A desire to try and complete projects on time led companies to ramp up their hiring activities at the start of the year, the report added.

PMI report indicates that employment increased at a solid pace which was the fastest since June 2018.  Despite expanded staffing levels, backlogs of work increased for the first time in three months.

Firms reported having been hindered by issues with machinery and power supply. Higher workloads and positive expectations regarding the outlook for activity led companies to expand their purchasing activity sharply again, with the rate of growth unchanged from December.

In turn, stocks of purchases also rose further. Efforts to secure inputs were helped by improving supplier performance. Competition among vendors, quiet road conditions and prompt payments all contributed to a shortening of delivery times, one that was the most pronounced in four months.

The rate of input cost inflation softened for the second month running in January and was at a one-year low. The slowdown in overall cost inflation largely reflected a softer rise in purchase prices, albeit one that was still substantial.
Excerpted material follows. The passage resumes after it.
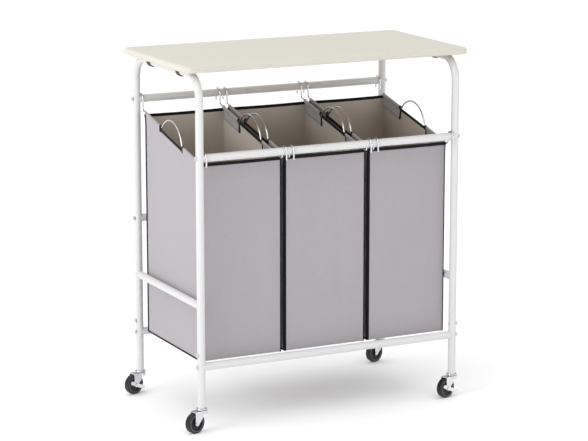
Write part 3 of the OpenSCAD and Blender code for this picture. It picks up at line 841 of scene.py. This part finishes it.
def board_cover():
    """Cotton cover over the pad: crowned edges, and a gathered hem with its elastic underneath."""
    low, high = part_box("board_cover")
    half_x, half_y = high.x, high.y
    top, bottom = high.z, low.z + 0.1 * MM

    def soft(depth):
        return lambda k, x, y: depth * MM * noise.noise(Vector((x * 9, y * 9, 4.2)))

    def gather(depth):
        def fold(k, x, y):
            phase = 2 * noise.noise(Vector((k * 0.21, 0, 0)))
            return -depth * MM * (0.5 + 0.5 * math.sin(k * 1.35 + phase))
        return fold

    profile = [(184, -0.25, soft(0.15)), (150, -0.25, soft(0.25)), (110, -0.25, soft(0.3)),
               (70, -0.2, soft(0.3)), (40, -0.15, soft(0.3)), (22, -0.1, soft(0.25)), (13, -0.1, soft(0.2)),
               (8, -0.25, soft(0.12)), (5, -0.6, soft(0.06)), (3, -1.2, flat), (1.5, -2.2, flat),
               (0.5, -3.6, flat), (0.1, -5.4, flat), (0, -8, flat), (0, -10.5, flat), (0.2, -12.6, flat),
               (0.9, -14.4, flat), (2.2, -15.6, flat)]
    rings = [board_ring(inset * MM, top + up * MM, half_x, half_y, ripple) for inset, up, ripple in profile]
    for inset, depth in ((4, 0.15), (7, 0.5), (10.5, 0.9), (14, 1.2), (17, 1.3)):
        rings.append(board_ring(inset * MM, bottom - 0.2 * MM, half_x, half_y, gather(depth)))
    # the casing of the elastic, a small roll at the hem's inner edge
    for inset, up in ((18.4, -1.0), (20.0, -1.6), (21.2, -0.8), (21.2, 0.4), (20.0, 0.7)):
        rings.append(board_ring(inset * MM, bottom + up * MM, half_x, half_y, gather(1.0)))
    count = len(rings[0])
    points = [p for ring in rings for p in ring]
    uvs = [(p.x, p.y + p.z) for p in points]
    faces = [tuple(range(count))]
    for i in range(len(rings) - 1):
        for k in range(count):
            a, b = i * count + k, i * count + (k + 1) % count
            faces.append((a, a + count, b + count, b))
    cover = make_piece("board_cotton_cover", points, faces, [cover_cotton], uvs, sharp=70)
    thicken(cover, COVER_T)
    return cover


def board_pad():
    low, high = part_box("board_pad")
    profile = ((120, 0), (40, 0), (4, 0), (0.8, 0.2), (0, 0.75), (0.8, 1.3), (4, 1.42), (40, 1.45),
               (120, 1.45))
    rings = [board_ring(inset * MM, low.z + up * MM, high.x, high.y, flat) for inset, up in profile]
    solid = Solid()
    solid.sweep(rings, [0.01 * k for k in range(len(rings))])
    solid.uvs = [(p.x, p.y) for p in solid.points]
    return solid.piece("board_felt_pad", [pad_felt], sharp=60)


def make_board():
    cover, pad = board_cover(), board_pad()
    for piece, slot, node in ((cover, "board_cotton", "board_cover"), (pad, "pad_felt", "board_pad")):
        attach(piece, "frame")
        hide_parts(node)


# Frame details --------------------------------------------------------------------------------


def weld_beads():
    """A bead round each end of the two side rails, where they are welded to the legs."""
    solid = Solid()
    count = 40
    for side in SIDES:
        low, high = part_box(f"side_rail_{side}")
        centre = (low + high) / 2
        r = (high.x - low.x) / 2
        leg_y = (middle(f"lower_leg_rear_{side}").y - middle(f"lower_leg_front_{side}").y) / 2
        for end in ENDS.values():
            path = []
            for k in range(count):
                angle = 2 * math.pi * k / count
                x, z = (r + 0.2 * MM) * math.cos(angle), (r + 0.2 * MM) * math.sin(angle)
                reach = math.sqrt(max(0.0, (r + 0.2 * MM) ** 2 - x * x))
                path.append(Vector((centre.x + x, end * (leg_y - reach), centre.z + z)))
            sections, lengths = [], []
            for k in range(count + 1):
                here, ahead = path[k % count], path[(k + 1) % count]
                along = (ahead - path[k - 1 if k % count else count - 1]).normalized()
                outward = (here - Vector((centre.x, here.y, centre.z))).normalized()
                across = along.cross(outward).normalized()
                size = (1.15 + 0.2 * math.sin(k * 2.1)) * MM
                angles = [math.pi * j / 4 for j in range(8)]
                ways = [outward * math.cos(angle) + across * math.sin(angle) for angle in angles]
                sections.append([here + way * size for way in ways])
                lengths.append(k * 1.5 * MM)
            solid.sweep(sections, lengths)
    beads = solid.piece("side_rail_weld_beads", [coat], sharp=60)
    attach(beads, "frame")


# Stage ----------------------------------------------------------------------------------------


def area_light(name, place, aim, size, power, colour=(1, 1, 1)):
    data = bpy.data.lights.new(name, "AREA")
    data.shape = "RECTANGLE"
    data.size, data.size_y = size
    data.energy = power
    data.color = colour
    light = bpy.data.objects.new(name, data)
    light.location = place
    light.rotation_euler = (Vector(aim) - Vector(place)).to_track_quat("-Z", "Y").to_euler()
    bpy.context.scene.collection.objects.link(light)


SKY_POWER = 1.55
KEY_POWER = 78
FILL_POWER = 30
FLOOR_HALF = 30


def make_stage():
    n = Nodes("floor", Roughness=0.9, Specular_IOR_Level=0.1, Emission_Color=(1, 1, 1, 1),
              Emission_Strength=0.1)
    n.set("Base Color", n.mix(n.noise(2, 2), (0.90, 0.90, 0.90, 1), (0.92, 0.92, 0.92, 1)))
    corners = [(x * FLOOR_HALF, y * FLOOR_HALF, 0) for x, y in ((-1, -1), (1, -1), (1, 1), (-1, 1))]
    floor = make_piece("floor", corners, [(0, 1, 2, 3)], [n.material])
    world = bpy.data.worlds.new("studio")
    world.use_nodes = True
    tree = world.node_tree
    # a bright ceiling and a bright horizon, with softer walls between them
    where = tree.nodes.new("ShaderNodeTexCoord")
    split = tree.nodes.new("ShaderNodeSeparateXYZ")
    ramp = tree.nodes.new("ShaderNodeValToRGB")
    power = tree.nodes.new("ShaderNodeMath")
    power.operation = "MULTIPLY"
    power.inputs[1].default_value = SKY_POWER
    stops = ((0.0, 0.72), (0.05, 0.72), (0.11, 0.18), (1.0, 1.0))
    while len(ramp.color_ramp.elements) < len(stops):
        ramp.color_ramp.elements.new(0.5)
    for element, (place, value) in zip(ramp.color_ramp.elements, stops):
        element.position = place
        element.color = (value, value, value, 1)
    tree.links.new(where.outputs["Generated"], split.inputs[0])
    tree.links.new(split.outputs["Z"], ramp.inputs[0])
    tree.links.new(ramp.outputs[0], power.inputs[0])
    background = tree.nodes["Background"]
    background.inputs["Color"].default_value = (1, 1, 1, 1)
    tree.links.new(power.outputs[0], background.inputs["Strength"])
    bpy.context.scene.world = world
    area_light("key", (-4.0, -0.8, 1.9), (0, 0, 0.45), (2.6, 2.6), KEY_POWER)
    area_light("fill", (1.4, -4.6, 0.95), (0, 0, 0.5), (3.2, 1.5), FILL_POWER)
    bpy.context.scene.view_settings.view_transform = "Standard"


make_camera()
dress_frame()
for bag in BAGS:
    make_bag(bag)
make_board()
weld_beads()
make_stage()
Purchase costs increased on the back of rising fuel and raw material costs, exacerbated by currency weakness. Meanwhile, staff costs rose at the fastest pace in 11 months as companies increased pay in line with higher living costs. Output price inflation also remained elevated as higher cost burdens were passed on to customers.

Speaking to this, Muyiwa Oni, Head of Equity Research West Africa at Stanbic IBTC Bank said, “Stanbic IBTC headline PMI declined to 53.5 in Jan from 54.6 in Dec 2022. Indeed, private sector activities have continued to expand after recovery from the pandemic-induced recession, nevertheless, the pace of growth recorded in Jan was the slowest since Aug 22. This was attributed to moderating customer numbers, despite increased demand.

“Business expansion also softened during the month, which was attributed to power supply and machinery challenges. Notably, the inflation rate for both input and output cost moderated in Jan alluding to our expectation for declining inflation in 2023”.

“We expect inflation to gradually moderate in 2023 on the back of a favourable base. Nevertheless, it is likely to still remain above the Central Bank’s target range of 6-9%.

“The Central Bank of Nigeria’s MPC in Jan however increased policy rate yet again by 100bps to 17.5% to continue taming surging inflation pressures. Despite the persistent policy rate hike, the negative real interest rate has not narrowed meaningfully, even as yields across the curve have also not increased at the same quantum; whereas inflation remains elevated.

“Moreso, the government’s expansionary 2023 budget buttresses its misaligned stance of simultaneously loosening fiscal and tightening monetary policy. Inflation likely peaked in Nov 2022 at 21.47% year on year and should continue trending downwards.

“However, upside risks to inflation persist from petrol subsidy removal during the year and likely lagged impact of flooding experienced during the harvest season in the fourth quarter of 2022”, Oni stated.